-- BEGIN --

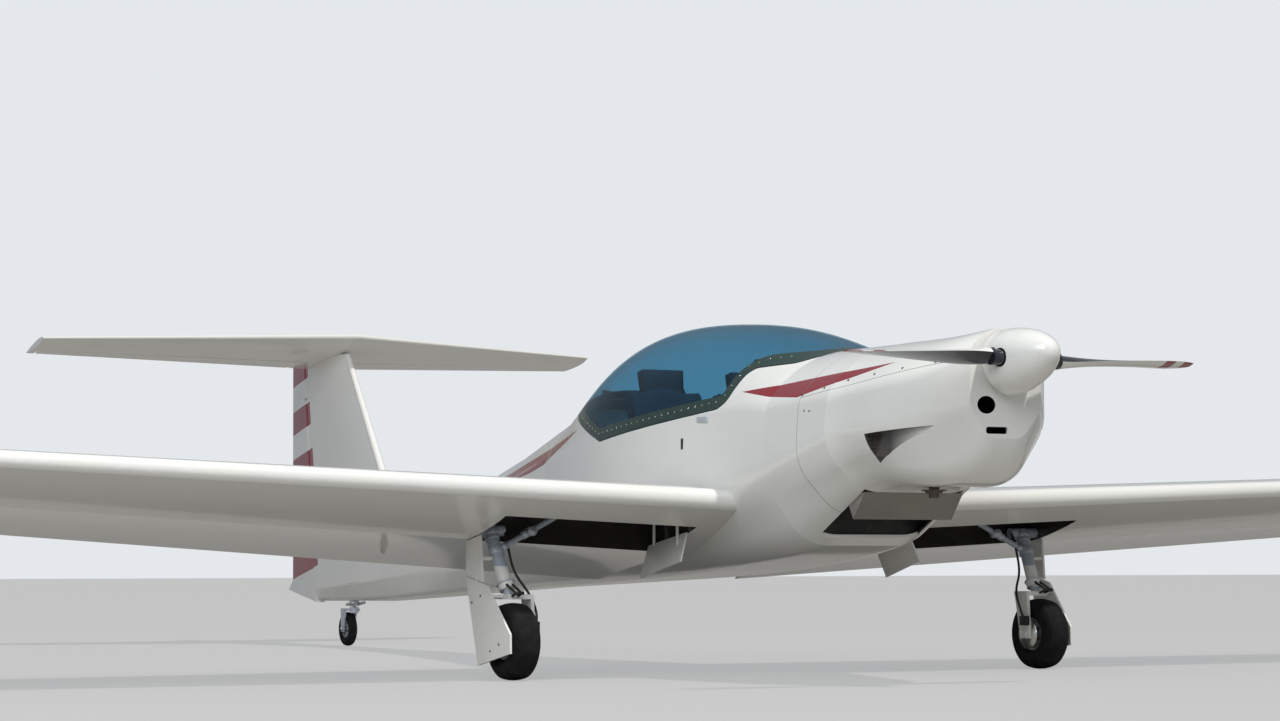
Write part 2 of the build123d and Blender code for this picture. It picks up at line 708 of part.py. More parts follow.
def wing_box(section, low, high, mode=Mode.ADD):
    """A box in a section's own frame: along the span from X to X, then chord and height."""
    x0, c0, h0 = low
    x1, c1, h1 = high
    start = x0 - section.plane.origin.X
    with BuildSketch(section.plane.offset(start)) as face:
        with Locations(((c0 + c1) / 2, (h0 + h1) / 2)):
            Rectangle(c1 - c0, h1 - h0)
    extrude(face.sketch, amount=x1 - x0, mode=mode)


with BuildPart() as inner_wing_form:
    loft([whole(wing_at(WING_START_X)), whole(wing_at(FOLD_X - RUN_GAP / 2))], ruled=True)

brake_chord = BRAKE_SHARE * brake_section.chord
brake_top = heights(brake_section, BRAKE_SHARE)[0]
brake_floor = brake_top - BRAKE_DEPTH


def brake_slot(grow, deeper):
    """The airbrake's outline: a cap strip over a thinner blade, grown for the slot."""
    cap, blade = BRAKE_CAP_WIDTH / 2 + grow, BRAKE_BLADE_WIDTH / 2 + grow
    high = brake_top + 60
    with BuildPart() as form:
        wing_box(
            brake_section,
            (BRAKE_IN_X - grow, brake_chord - cap, brake_top - BRAKE_CAP_DEPTH - 10 - grow),
            (BRAKE_OUT_X + grow, brake_chord + cap, high),
        )
        wing_box(
            brake_section,
            (BRAKE_IN_X - grow, brake_chord - blade, brake_floor - deeper),
            (BRAKE_OUT_X + grow, brake_chord + blade, high),
        )
    return form.part


with BuildPart() as airbrake_left:
    add(inner_wing_form.part)
    add(brake_slot(0, 0), mode=Mode.INTERSECT)
write_pair(airbrake_left, "airbrake")

# Fold hinge: eyes at two stations along the chord, above the top surface
FOLD_AXIS_LIFT = 18
FOLD_SHARES = (0.28, 0.50)
FOLD_EYE_RADIUS = 12
FOLD_EYE_WIDTH = 16
FOLD_PIN_RADIUS = 5
fold_section = wing_at(FOLD_X)
FOLD_AXIS_HEIGHT = fold_section.chord * WING_PROFILE["top_front"][2][1] + FOLD_AXIS_LIFT


def fold_eye(share, shift, way):
    """One hinge eye on the inner or outer panel: a round end hulled to a foot in the skin."""
    place = fold_section.chord * share + shift
    start = fold_section.plane.from_local_coords(Vector(place, FOLD_AXIS_HEIGHT, 0))
    chordwise = fold_section.plane.x_dir
    with BuildSketch(Plane(start, x_dir=(1, 0, 0), z_dir=chordwise)) as face:
        up = -1 if Plane(start, x_dir=(1, 0, 0), z_dir=chordwise).y_dir.Z < 0 else 1
        Circle(FOLD_EYE_RADIUS)
        with Locations((way * 34, -up * (FOLD_AXIS_LIFT + 12))):
            Rectangle(36, 24)
        make_hull()
    extrude(face.sketch, amount=FOLD_EYE_WIDTH)


def fold_pin(share, radius, mode):
    start = fold_section.chord * share - 2
    stop = start + 2 * FOLD_EYE_WIDTH + 5
    local = fold_section.plane.from_local_coords
    bar(local(Vector(start, FOLD_AXIS_HEIGHT, 0)), local(Vector(stop, FOLD_AXIS_HEIGHT, 0)), radius, mode)


with BuildPart() as inner_wing_left:
    add(inner_wing_form.part)
    for share in FOLD_SHARES:
        fold_eye(share, 0, -1)
    add(body_form, mode=Mode.SUBTRACT)
    wing_box(
        well_section,
        (WELL_IN_X, WELL_FRONT, -400),
        (WELL_OUT_X, WELL_REAR, WELL_ROOF),
        Mode.SUBTRACT,
    )
    add(brake_slot(RUN_GAP, SEAT_GAP), mode=Mode.SUBTRACT)
    with BuildSketch(lengthwise(TIE_DOWN_X - TIE_DOWN_WIDTH / 2)) as eye:
        with Locations((aft(TIE_DOWN_STATION), TIE_DOWN_Z)):
            Circle(17)
        with Locations((aft(TIE_DOWN_STATION) - 10, TIE_DOWN_Z + 34)):
            Rectangle(60, 16)
        make_hull()
    extrude(eye.sketch, amount=TIE_DOWN_WIDTH)
    tie_down = (aft(TIE_DOWN_STATION), TIE_DOWN_Z)
    bar((TIE_DOWN_X - 20, *tie_down), (TIE_DOWN_X + 20, *tie_down), TIE_DOWN_BORE, Mode.SUBTRACT)
    for share in FOLD_SHARES:
        fold_pin(share, FOLD_PIN_RADIUS, Mode.ADD)
write_pair(inner_wing_left, "inner_wing")

# Outer wing with its aileron
AILERON_HINGE = 0.75
AILERON_IN_X = 5260
AILERON_OUT_X = 8380
HINGE_PIN_RADIUS = 5
HINGE_PIN_LENGTH = 24
aileron_in, aileron_out = wing_at(AILERON_IN_X), wing_at(AILERON_OUT_X)
aileron_pins = (hinge_point(aileron_in, AILERON_HINGE), hinge_point(aileron_out, AILERON_HINGE))
END_GAP = 14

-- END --

▶ **The problem**:
Everything from the first line above up to and including the line that contains "brake_floor = brake_top - BRAKE_DEPTH" should be printed exactly; please print only that.

▶ **Correct answer**:
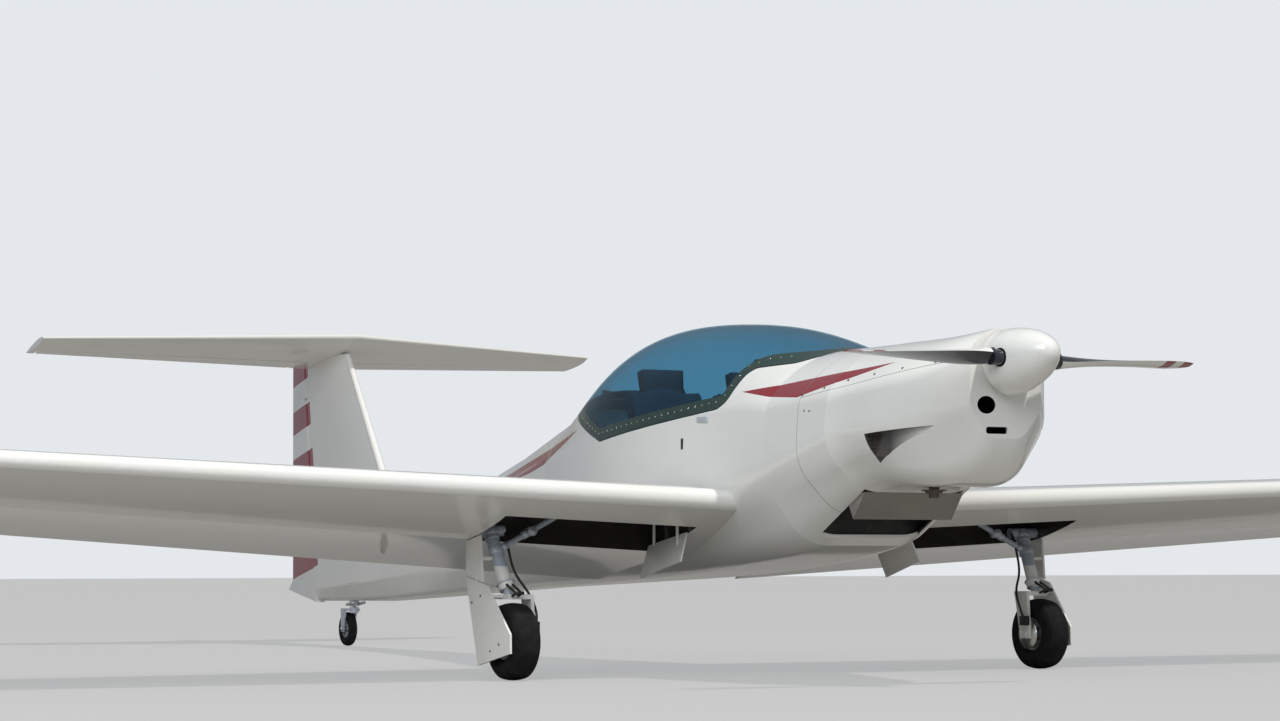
Write part 2 of the build123d and Blender code for this picture. It picks up at line 708 of part.py. More parts follow.
def wing_box(section, low, high, mode=Mode.ADD):
    """A box in a section's own frame: along the span from X to X, then chord and height."""
    x0, c0, h0 = low
    x1, c1, h1 = high
    start = x0 - section.plane.origin.X
    with BuildSketch(section.plane.offset(start)) as face:
        with Locations(((c0 + c1) / 2, (h0 + h1) / 2)):
            Rectangle(c1 - c0, h1 - h0)
    extrude(face.sketch, amount=x1 - x0, mode=mode)


with BuildPart() as inner_wing_form:
    loft([whole(wing_at(WING_START_X)), whole(wing_at(FOLD_X - RUN_GAP / 2))], ruled=True)

brake_chord = BRAKE_SHARE * brake_section.chord
brake_top = heights(brake_section, BRAKE_SHARE)[0]
brake_floor = brake_top - BRAKE_DEPTH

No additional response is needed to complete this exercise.